### [The exercise]
Only the lines from the first one through the line with "flat_length = 15.0" should be printed, exactly as they appear.

### [Given material]
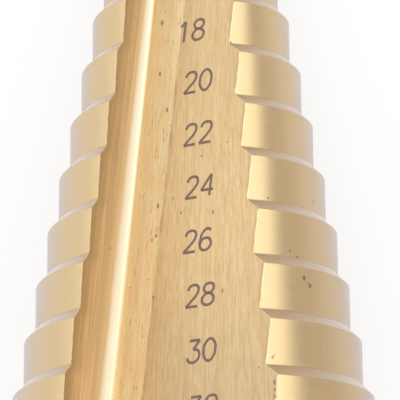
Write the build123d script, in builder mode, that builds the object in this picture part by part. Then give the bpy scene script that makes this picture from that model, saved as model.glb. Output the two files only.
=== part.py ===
from build123d import *
from math import acos, asin, cos, degrees, radians, sin, tan
import os

# Two-flute step drill, one piece of coated tool steel, in millimetres and degrees.
# It is drawn upright: the axis is Z, the tip is up and z = 0 is the back face of the largest step.
# The last section lays it on its side, the way it comes to rest on a bench.

# Steps: a stack of short cylinders joined by sloping shoulders
smallest_diameter = 4.0
diameter_step = 2.0
step_count = 15
step_pitch = 5.0
back_land = 5.0
shoulder_angle = 45.0
shoulder_fillet = 0.3
back_chamfer = 0.6
# How far the shoulders would sink towards the shank in a whole turn behind the cutting edge
relief_lead = 2.3

# Split point
point_angle = 118.0
split_web = 0.3
split_depth = 0.7
split_angle = 65.0

# Shank with drive flats for the jaws of a chuck
shank_diameter = 10.0
shank_length = 22.0
shank_chamfer = 0.8
neck_chamfer = 1.0
flat_count = 3
flat_depth = 0.5
flat_length = 15.0

# Flutes: a narrow rake face and a wide back face that meet in a rounded root.
# Front values hold at the first step's front corner, back values at the last one's.
flute_count = 2
flute_angle = 81.5
web_front = 2.3
web_back = 17.0
rake_offset_front = 0.0
rake_offset_back = 5.3
root_radius_front = 0.6
root_radius_back = 1.6
# The strip of the wide face beside the root dips a little, as far as a crease
root_strip_width = 4.35
root_strip_dip = 0.2

# Room that the cutting tools leave round the body, and the core inside the smallest step
cut_margin = 2.0
core_clearance = 0.3

# Sizes that follow
flute_turn = 360.0 / flute_count
radii = [(smallest_diameter + diameter_step * i) / 2 for i in range(step_count)]
fronts = [back_land + step_pitch * (step_count - 1 - i) for i in range(step_count)]
front_radius, back_radius = radii[0], radii[-1]
front_corner, back_corner = fronts[0], fronts[-1]
shoulder_height = diameter_step / 2 / tan(radians(shoulder_angle))
point_slope = 90 - point_angle / 2
tip = front_corner + front_radius * tan(radians(point_slope))
shank_radius = shank_diameter / 2
core_radius = front_radius - core_clearance
reach = 2 * back_radius


def between(front, back, z):
    """A size that changes evenly from the first step's front corner to the last one's."""
    return front + (back - front) * (front_corner - z) / (front_corner - back_corner)


def at(angle, radius, z=0.0):
    """The point at a distance from the axis, in a direction across it."""
    return radius * cos(radians(angle)), radius * sin(radians(angle)), z


# In a cross-section the wide face of the first flute is level, above the axis. Its rake face
# stands at the right-hand end of it and leans over the flute.
rake_lean = 180 - flute_angle
cutting_angle = rake_lean - degrees(asin(rake_offset_back / back_radius))
heel_angle = 90 + degrees(acos(web_back / 2 / back_radius))
flute_middle = (cutting_angle + heel_angle) / 2


def on_rake(height, z):
    """The point of the rake face at a height over the middle of the cross-section at z."""
    offset = between(rake_offset_front, rake_offset_back, z)
    return (offset + height * cos(radians(rake_lean))) / sin(radians(rake_lean)), height


# One half of the stepped body, from the middle of one flute to the middle of the next. Its
# profile climbs along a helix of small lead: a shoulder is highest at its cutting edge.
with BuildPart() as stepped_half:
    with BuildSketch(Plane.XZ):
        inner_radius = core_radius / 2
        below = -2 * cut_margin
        above = tip + 2 * cut_margin
        outline = [(inner_radius, below), (back_radius, below)]
        hollows = []
        for i in range(step_count - 1, 0, -1):
            hollows.append((radii[i - 1], fronts[i] + shoulder_height))
            outline += [(radii[i], fronts[i]), hollows[-1]]
        outline += [(front_radius, above), (inner_radius, above)]
        with BuildLine():
            Polyline(*outline, close=True)
        profile = make_face()
        fillet([profile.vertices().sort_by_distance(spot)[0] for spot in hollows], shoulder_fillet)
    with BuildLine():
        Helix(pitch=relief_lead, height=relief_lead / flute_count, radius=back_radius)
    sweep(is_frenet=True)

# The space that one flute takes out of the body, from behind the back face to past the tip
with BuildPart() as flute_space:
    for z in (-cut_margin, tip + cut_margin):
        half_web = between(web_front, web_back, z) / 2
        root = on_rake(half_web - root_strip_dip, z)
        crease = (on_rake(half_web, z)[0] - root_strip_width, half_web)
        with BuildSketch(Plane.XY.offset(z)):
            with BuildLine():
                Polyline(root, crease, (-reach, half_web), (-reach, reach), on_rake(reach, z), close=True)
            section = make_face()
            root_radius = between(root_radius_front, root_radius_back, z)
            fillet(section.vertices().sort_by_distance(root)[0], root_radius)
    loft(ruled=True)

# The notch of the split point in front of one lip, a small valley that runs along it
with BuildPart() as split_notch:
    start = split_web / 2
    notch_plane = Plane(
        origin=at(rake_lean, start, tip - start * tan(radians(point_slope))),
        x_dir=at(rake_lean + 90, 1),
        z_dir=at(rake_lean, 1, -tan(radians(point_slope))),
    )
    with BuildSketch(notch_plane):
        with BuildLine():
            rise = split_depth + cut_margin
            bottom = (0, -split_depth)
            Polyline(bottom, (rise * tan(radians(split_angle)), cut_margin), (0, cut_margin), close=True)
        make_face()
    extrude(amount=front_radius + cut_margin)

with BuildPart() as upright:
    # Both halves, set so that the nominal heights hold at the cutting edges
    lead_in = cutting_angle - (flute_middle - flute_turn)
    for i in range(flute_count):
        turn = flute_middle + flute_turn * i
        add(stepped_half.part.moved(Location((0, 0, -relief_lead * lead_in / 360), (0, 0, turn))))
    # Core, then the point and the back face, turned true to the axis
    with BuildSketch(Plane.XZ):
        with Locations((0, -cut_margin)):
            Rectangle(core_radius, above + cut_margin, align=(Align.MIN, Align.MIN))
    revolve(axis=Axis.Z)
    with BuildSketch(Plane.XZ):
        with BuildLine():
            edge = front_radius + core_clearance
            drop = edge * tan(radians(point_slope))
            high = tip + 3 * cut_margin
            Polyline((0, tip), (edge, tip - drop), (edge, high), (0, high), close=True)
        make_face()
    revolve(axis=Axis.Z, mode=Mode.SUBTRACT)
    with BuildSketch(Plane.XZ):
        with BuildLine():
            edge = back_radius + cut_margin
            low = -4 * cut_margin
            Polyline(
                (0, 0),
                (back_radius - back_chamfer, 0),
                (edge, back_chamfer + cut_margin),
                (edge, low),
                (0, low),
                close=True,
            )
        make_face()
    revolve(axis=Axis.Z, mode=Mode.SUBTRACT)
    # Shank, with a sloping neck under the back face and a chamfered end
    with BuildSketch(Plane.XZ):
        with BuildLine():
            neck = shank_radius + neck_chamfer
            end = -shank_length
            Polyline(
                (0, cut_margin),
                (neck, cut_margin),
                (neck, 0),
                (shank_radius, -neck_chamfer),
                (shank_radius, end + shank_chamfer),
                (shank_radius - shank_chamfer, end),
                (0, end),
                close=True,
            )
        make_face()
    revolve(axis=Axis.Z)
    # Drive flats
    with BuildSketch(Plane.XY.offset(-shank_length)):
        with PolarLocations(shank_radius - flat_depth, flat_count, start_angle=flute_middle):
            Rectangle(shank_radius, shank_diameter, align=(Align.MIN, Align.CENTER))
    extrude(amount=flat_length, mode=Mode.SUBTRACT)
    # Flutes and split point
    for i in range(flute_count):
        add(flute_space.part, rotation=(0, 0, flute_turn * i), mode=Mode.SUBTRACT)
        add(split_notch.part, rotation=(0, 0, flute_turn * i), mode=Mode.SUBTRACT)

# Lying on a bench with the first flute up, the drill stands on both front corners of its
# largest step beside the other flute and on whichever corner nearer the tip they meet next
heel_drop = relief_lead * (cutting_angle + flute_turn - heel_angle) / 360
corners = upright.vertices()
cutting_spot = at(cutting_angle + flute_turn, back_radius, back_corner)
heel_spot = at(heel_angle + flute_turn, back_radius, back_corner - heel_drop)
cutting_corner = Vector(*corners.sort_by_distance(cutting_spot)[0])
heel_corner = Vector(*corners.sort_by_distance(heel_spot)[0])
tip_direction = Vector(0, 0, 1)
side = (heel_corner - cutting_corner).normalized()
forward = (tip_direction - side * side.dot(tip_direction)).normalized()
upward = side.cross(forward)
if upward.dot(Vector(*at(flute_middle, 1))) < 0:
    upward = -upward
offsets = [Vector(*corner) - cutting_corner for corner in corners]
slope = min(d.dot(upward) / d.dot(forward) for d in offsets if d.dot(forward) > step_pitch / 2)
bench_normal = (upward - forward * slope).normalized()
bench = Plane(origin=cutting_corner, x_dir=tip_direction.cross(bench_normal), z_dir=bench_normal)

with BuildPart() as step_drill:
    lying = bench.to_local_coords(upright.part)
    box = lying.bounding_box()
    add(lying.moved(Location((-box.center().X, -box.center().Y, -box.min.Z))))

os.makedirs("parts", exist_ok=True)
step_drill.part.label = "step_drill"
export_step(step_drill.part, "parts/step_drill.step")
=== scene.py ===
from math import acos, asin, atan2, cos, degrees, hypot, pi, radians, sin, sqrt, tan

import bmesh
import bpy
from mathutils import Matrix, Vector


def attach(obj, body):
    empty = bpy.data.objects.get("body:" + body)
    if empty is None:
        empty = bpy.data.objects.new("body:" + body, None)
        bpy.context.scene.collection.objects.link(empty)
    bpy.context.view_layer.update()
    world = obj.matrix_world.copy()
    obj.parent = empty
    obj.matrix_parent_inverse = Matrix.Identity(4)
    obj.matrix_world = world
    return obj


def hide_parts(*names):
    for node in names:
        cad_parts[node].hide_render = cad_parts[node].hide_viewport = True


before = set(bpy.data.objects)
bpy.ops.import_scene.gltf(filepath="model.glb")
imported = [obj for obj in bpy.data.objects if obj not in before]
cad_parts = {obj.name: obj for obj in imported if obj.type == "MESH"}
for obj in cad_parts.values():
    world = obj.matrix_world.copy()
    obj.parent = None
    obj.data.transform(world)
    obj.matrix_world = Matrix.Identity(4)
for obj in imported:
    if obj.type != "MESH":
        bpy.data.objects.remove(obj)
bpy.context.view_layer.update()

MM = 0.001

# Sizes of the drill in millimetres and degrees, upright: the axis is Z, the tip is up and
# z = 0 is the back face of the largest step
SMALLEST, GROWTH, STEPS, PITCH, BACK_LAND = 4.0, 2.0, 15, 5.0, 5.0
SHOULDER, BACK_CHAMFER, RELIEF_LEAD = 1.0, 0.6, 2.3
POINT_ANGLE, SPLIT_WEB, SPLIT_DEPTH, SPLIT_ANGLE = 118.0, 0.3, 0.7, 65.0
SHANK, SHANK_LENGTH, SHANK_CHAMFER, NECK_CHAMFER = 5.0, 22.0, 0.8, 1.0
FLATS, FLAT_DEPTH, FLAT_LENGTH = 3, 0.5, 15.0
FLUTE_ANGLE, WEB_FRONT, WEB_BACK = 81.5, 2.3, 17.0
RAKE_FRONT, RAKE_BACK, ROOT_FRONT, ROOT_BACK = 0.0, 5.3, 0.6, 1.6
STRIP_WIDTH, STRIP_DIP = 4.35, 0.2

# Rounding: of the turned rims, of the hollows at the foot of the shoulders, whose curve spreads
# wider than an arc, and of the cut edges sharper than EDGE_ANGLE
RIM, HOLLOW, HOLLOW_SPREAD = 0.05, 0.3, 1.6
EDGE_WIDTH, EDGE_ANGLE, SMOOTH_ANGLE = 0.035, 50, 28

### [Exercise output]
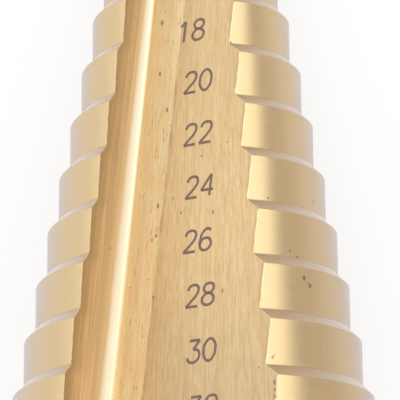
Write the build123d script, in builder mode, that builds the object in this picture part by part. Then give the bpy scene script that makes this picture from that model, saved as model.glb. Output the two files only.
=== part.py ===
from build123d import *
from math import acos, asin, cos, degrees, radians, sin, tan
import os

# Two-flute step drill, one piece of coated tool steel, in millimetres and degrees.
# It is drawn upright: the axis is Z, the tip is up and z = 0 is the back face of the largest step.
# The last section lays it on its side, the way it comes to rest on a bench.

# Steps: a stack of short cylinders joined by sloping shoulders
smallest_diameter = 4.0
diameter_step = 2.0
step_count = 15
step_pitch = 5.0
back_land = 5.0
shoulder_angle = 45.0
shoulder_fillet = 0.3
back_chamfer = 0.6
# How far the shoulders would sink towards the shank in a whole turn behind the cutting edge
relief_lead = 2.3

# Split point
point_angle = 118.0
split_web = 0.3
split_depth = 0.7
split_angle = 65.0

# Shank with drive flats for the jaws of a chuck
shank_diameter = 10.0
shank_length = 22.0
shank_chamfer = 0.8
neck_chamfer = 1.0
flat_count = 3
flat_depth = 0.5
flat_length = 15.0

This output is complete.